Unidentified Women Artists. “Forget Me Not” Valentine. (c. 1885) This valentine composed of marine shells expands the BMA’s holdings of Caribbean artistic representation and women artists of color. It was created for tourists by women of African descent in Barbados, who enfranchised themselves post-emancipation by crafting handmade goods. Through its sentimental message, this souvenir object reflects an emotional component of 19th-century globalization. The intimate work can open and close and functions like a locket or greeting card. The sentiment, “Forget Me Not,” suggests a long distance or repeated parting from a loved one.

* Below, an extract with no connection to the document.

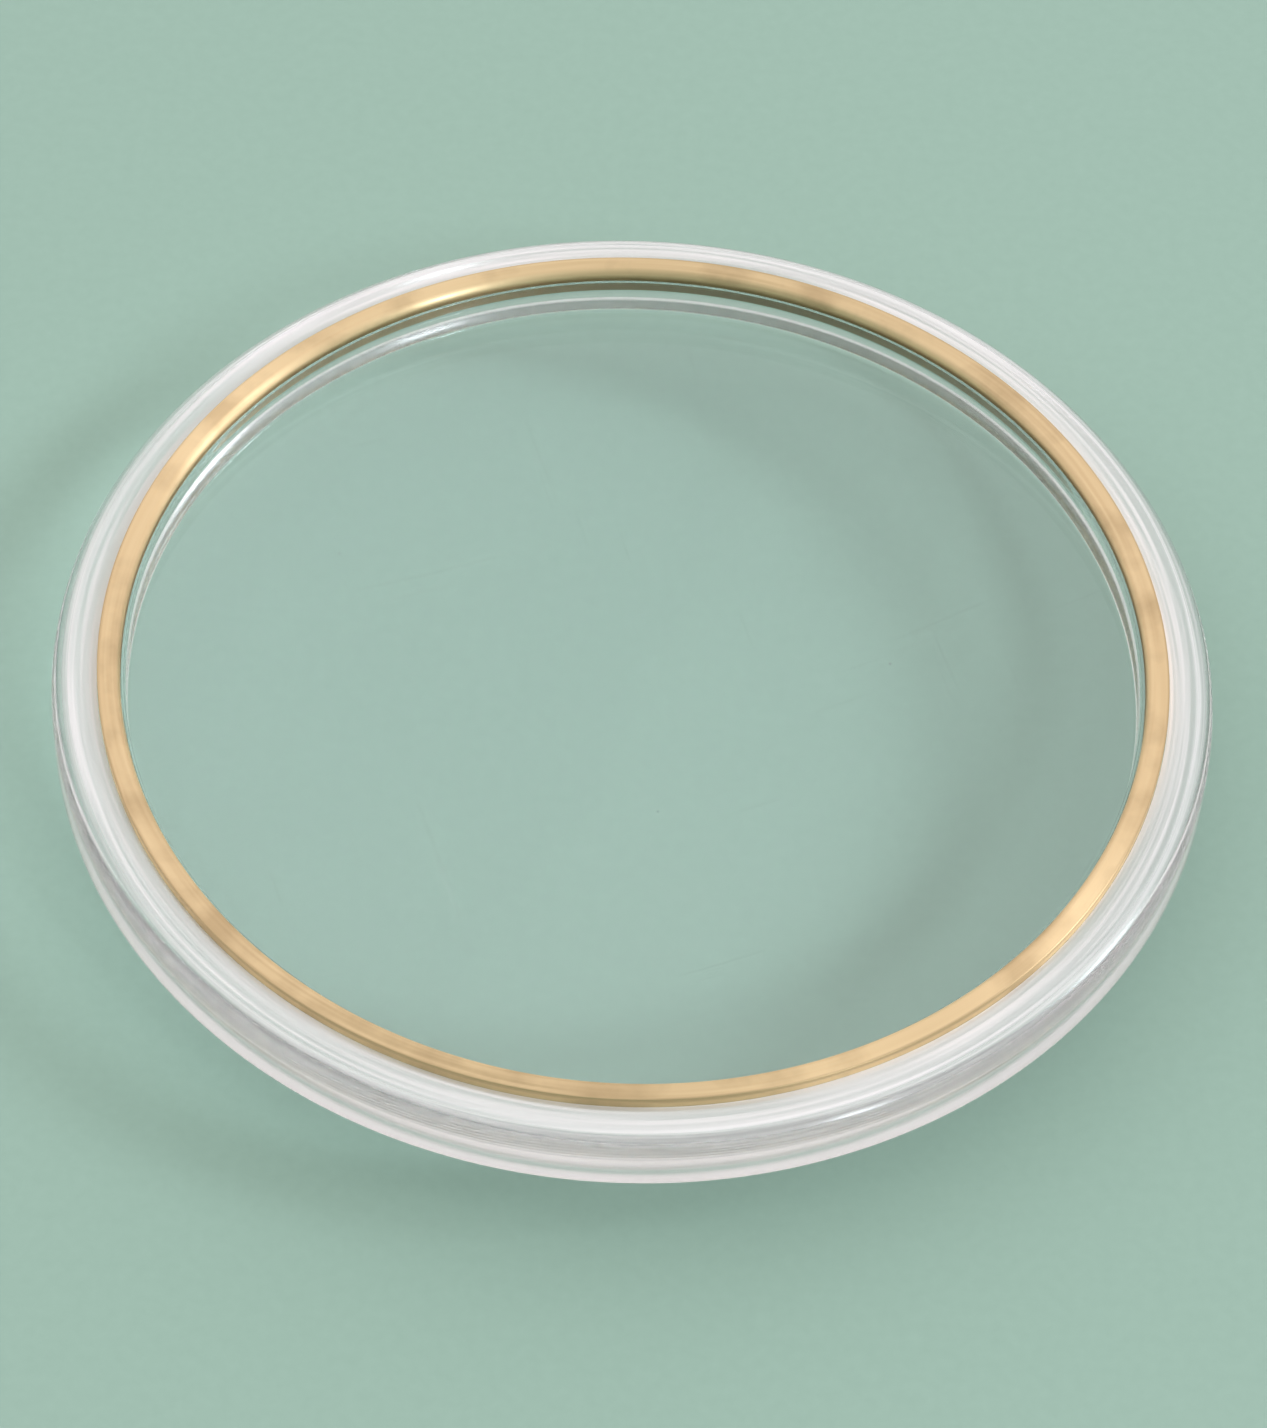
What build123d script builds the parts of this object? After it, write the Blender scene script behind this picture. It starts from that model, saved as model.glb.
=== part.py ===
from build123d import *
import math
import os

# Domed acrylic watch crystal with a brass tension ring pressed into its skirt.
# Millimetres. It lies dome down, as a shallow dish: the apex of the dome touches the surface at
# the origin, +Z is the axis of symmetry, and the end face that seats in the watch case is on top.

# Crystal
crystal_diameter = 31.0  # over the skirt, the size that a bezel takes
crystal_height = 3.7  # apex of the dome to the flat end face of the skirt
skirt_height = 1.7  # end face down to where the dome would meet the skirt if nothing were rounded
dome_thickness = 1.07  # acrylic between the outer and the inner sphere
lip_radius = 0.6  # outer corner of the end face
shoulder_radius = 0.2  # outer corner between skirt and dome
rim_wall = 1.25  # acrylic left outside the ring
inner_land = 0.08  # flat acrylic left inside the ring
wall_taper = 0.07  # how far the inner wall runs in from the land down to the dish
foot_radius = 0.1  # hollow corner where the inner wall meets the dish

# Tension ring
ring_width = 0.6  # radial width of its section
ring_height = 0.7  # height of its section
ring_proud = 0.3  # how far it stands out of the end face
ring_brow_radius = 0.22  # inner top corner, rounded by polishing
ring_edge_radius = 0.04  # its other corners
ring_press = 0.01  # how much larger the ring is than the outer wall of its groove, on the radius
ring_inner_gap = 0.02  # room between the ring and the inner wall of its groove

# Most of a wall that the rounding of its corner may take
corner_share = 0.9

# Worked out from the sizes above
crystal_radius = crystal_diameter / 2
groove_outer_radius = crystal_radius - rim_wall
ring_outer_radius = groove_outer_radius + ring_press
ring_inner_radius = ring_outer_radius - ring_width
groove_inner_radius = ring_inner_radius - ring_inner_gap
groove_depth = ring_height - ring_proud
groove_floor_z = crystal_height - groove_depth
ring_top_z = groove_floor_z + ring_height
land_inner_radius = groove_inner_radius - inner_land
crease_radius = land_inner_radius - wall_taper
shoulder_z = crystal_height - skirt_height
outer_sphere_radius = (crystal_radius**2 + shoulder_z**2) / (shoulder_z + shoulder_z)
inner_sphere_radius = outer_sphere_radius - dome_thickness
lip = min(lip_radius, rim_wall * corner_share)
shoulder = min(shoulder_radius, (skirt_height - lip) * corner_share)
brow = min(ring_brow_radius, (ring_width - ring_edge_radius) * corner_share)


def sphere_z(sphere_radius, radius):
    """Height of one of the dome's two spheres at a distance from the axis."""
    return outer_sphere_radius - math.sqrt(sphere_radius**2 - radius**2)


def rounded(section, x, z, radius):
    """Rounds the corner of a section that is nearest to a point."""
    corner = section.vertices().sort_by_distance((x, 0, z))[0]
    return fillet(corner, radius)


def turned(section):
    """Turns half a section, drawn in X and Z, into a solid."""
    return revolve(section, axis=Axis.Z, revolution_arc=360)


def make_crystal():
    """Dome and skirt, with the groove for the ring and the steep wall inside it."""
    crease_z = sphere_z(inner_sphere_radius, crease_radius)
    outer_middle = crystal_radius / 2
    inner_middle = crease_radius / 2
    with BuildSketch(Plane.XZ) as sketch:
        with BuildLine():
            ThreePointArc(
                (0, 0),
                (outer_middle, sphere_z(outer_sphere_radius, outer_middle)),
                (crystal_radius, shoulder_z),
            )
            Polyline(
                (crystal_radius, shoulder_z),
                (crystal_radius, crystal_height),
                (groove_outer_radius, crystal_height),
                (groove_outer_radius, groove_floor_z),
                (groove_inner_radius, groove_floor_z),
                (groove_inner_radius, crystal_height),
                (land_inner_radius, crystal_height),
                (crease_radius, crease_z),
            )
            ThreePointArc(
                (crease_radius, crease_z),
                (inner_middle, sphere_z(inner_sphere_radius, inner_middle)),
                (0, dome_thickness),
            )
            Line((0, dome_thickness), (0, 0))
        make_face()
    section = rounded(sketch.sketch, crystal_radius, crystal_height, lip)
    section = rounded(section, crystal_radius, shoulder_z, shoulder)
    section = rounded(section, crease_radius, crease_z, foot_radius)
    return turned(section)


def make_tension_ring():
    """Ring of tall oblong section that fills the groove and stands out of the end face."""
    with BuildSketch(Plane.XZ) as sketch:
        with BuildLine():
            Polyline(
                (ring_inner_radius, groove_floor_z),
                (ring_outer_radius, groove_floor_z),
                (ring_outer_radius, ring_top_z),
                (ring_inner_radius, ring_top_z),
                close=True,
            )
        make_face()
    section = rounded(sketch.sketch, ring_inner_radius, ring_top_z, brow)
    section = rounded(section, ring_outer_radius, ring_top_z, ring_edge_radius)
    section = rounded(section, ring_outer_radius, groove_floor_z, ring_edge_radius)
    section = rounded(section, ring_inner_radius, groove_floor_z, ring_edge_radius)
    return turned(section)


def main():
    os.makedirs("parts", exist_ok=True)
    pieces = {"crystal": make_crystal(), "tension_ring": make_tension_ring()}
    for name, solid in pieces.items():
        export_step(solid, f"parts/{name}.step")
        print(name, "volume in cubic mm", round(solid.volume, 3))


main()
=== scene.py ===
import math
import bmesh
import bpy
from mathutils import Matrix, Vector


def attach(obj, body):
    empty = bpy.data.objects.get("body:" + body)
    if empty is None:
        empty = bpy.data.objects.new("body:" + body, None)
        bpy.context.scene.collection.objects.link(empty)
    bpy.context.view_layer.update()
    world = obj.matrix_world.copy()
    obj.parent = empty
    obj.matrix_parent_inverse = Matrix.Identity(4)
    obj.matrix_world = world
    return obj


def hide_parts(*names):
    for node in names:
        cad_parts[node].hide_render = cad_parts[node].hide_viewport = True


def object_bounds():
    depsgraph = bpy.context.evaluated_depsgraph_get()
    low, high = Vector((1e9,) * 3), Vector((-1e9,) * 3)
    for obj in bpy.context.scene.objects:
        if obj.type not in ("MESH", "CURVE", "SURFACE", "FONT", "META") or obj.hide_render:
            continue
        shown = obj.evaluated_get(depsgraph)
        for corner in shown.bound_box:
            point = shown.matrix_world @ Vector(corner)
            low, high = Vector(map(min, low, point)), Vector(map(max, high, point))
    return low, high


# Domed acrylic watch crystal with a brass tension ring, lying dome down on a pale surface.
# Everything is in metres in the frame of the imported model; sizes below are in millimetres.

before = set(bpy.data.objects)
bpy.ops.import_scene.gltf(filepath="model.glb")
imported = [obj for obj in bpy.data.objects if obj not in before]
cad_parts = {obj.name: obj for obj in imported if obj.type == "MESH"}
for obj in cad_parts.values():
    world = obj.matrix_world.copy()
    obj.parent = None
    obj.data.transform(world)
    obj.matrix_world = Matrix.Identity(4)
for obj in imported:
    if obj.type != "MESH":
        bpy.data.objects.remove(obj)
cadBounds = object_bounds()
mm = 0.001
print("frame loaded")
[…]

Dyani White Hawk (Sičánǧu Lakota). Carry IV. (2024) and Dreaming. (2022) Dyani White Hawk (b. Madison, WI, 1976) works across painting, bead working, sculpture, video, installation, and printmaking to reveal the underrecognized yet enduring influence of Indigenous aesthetics on modern and contemporary art. Carry IV (2024) was commissioned by the BMA for White Hawk’s solo exhibition Bodies of Water, and is part of the artist’s “Carry” series where she calls attention to and elevates objects rooted in function by adorning large copper buckets and ladles with glass beads and extravagantly long fringe that emulate arboreal root structures. This mesmerizing coil of fringe offers a visual effect of infinity, where the buckskin strands appear to continue without end, in recognition of the endless continuance of the artist’s Sičáŋǧu Lakota culture. The BMA also acquired White Hawk’s vibrant 18 color lithograph Dreaming (2022), published by Crow’s Shadow Institute of the Arts, a cultural center and artist’s residency dedicated to elevating Indigenous creativity and contemporary print making.

Billie Zangewa. Family Ties. (2021) Billie Zangewa (b. Blantyre, Malawi, 1973) creates intricate collages composed of hand-stitched fragments of raw silk in the form of vignettes and figurative compositions. Family Ties depicts a portrait of the artist and members of her family spread across six fragmented elements of collaged silk. Created on the heels of the pandemic, this work considers family, labor, and ritual, and also honors the legacies of the artist’s family as she considers her son’s origins. Zangewa will be the first named artist from Malawi to enter the BMA collection, expanding the museum’s holdings of southern and eastern African artists post-independence.

About the Baltimore Museum of Art

Founded in 1914, the Baltimore Museum of Art (BMA) inspires people of all ages and backgrounds through exhibitions, programs, and collections that tell an expansive story of art—challenging long-held narratives and embracing new voices. Our outstanding collection of more than 97,000 objects spans many eras and cultures and includes the world’s largest public holding of works by Henri Matisse; one of the nation’s finest collections of prints, drawings, and photographs; and a rapidly growing number of works by contemporary artists of diverse backgrounds. The museum is also distinguished by a neoclassical building designed by American architect John Russell Pope and two beautifully landscaped gardens featuring an array of modern and contemporary sculpture. The BMA is located three miles north of the Inner Harbor, adjacent to the main campus of Johns Hopkins University, and has a community branch at Lexington Market. General admission is free so that everyone can enjoy the power of art.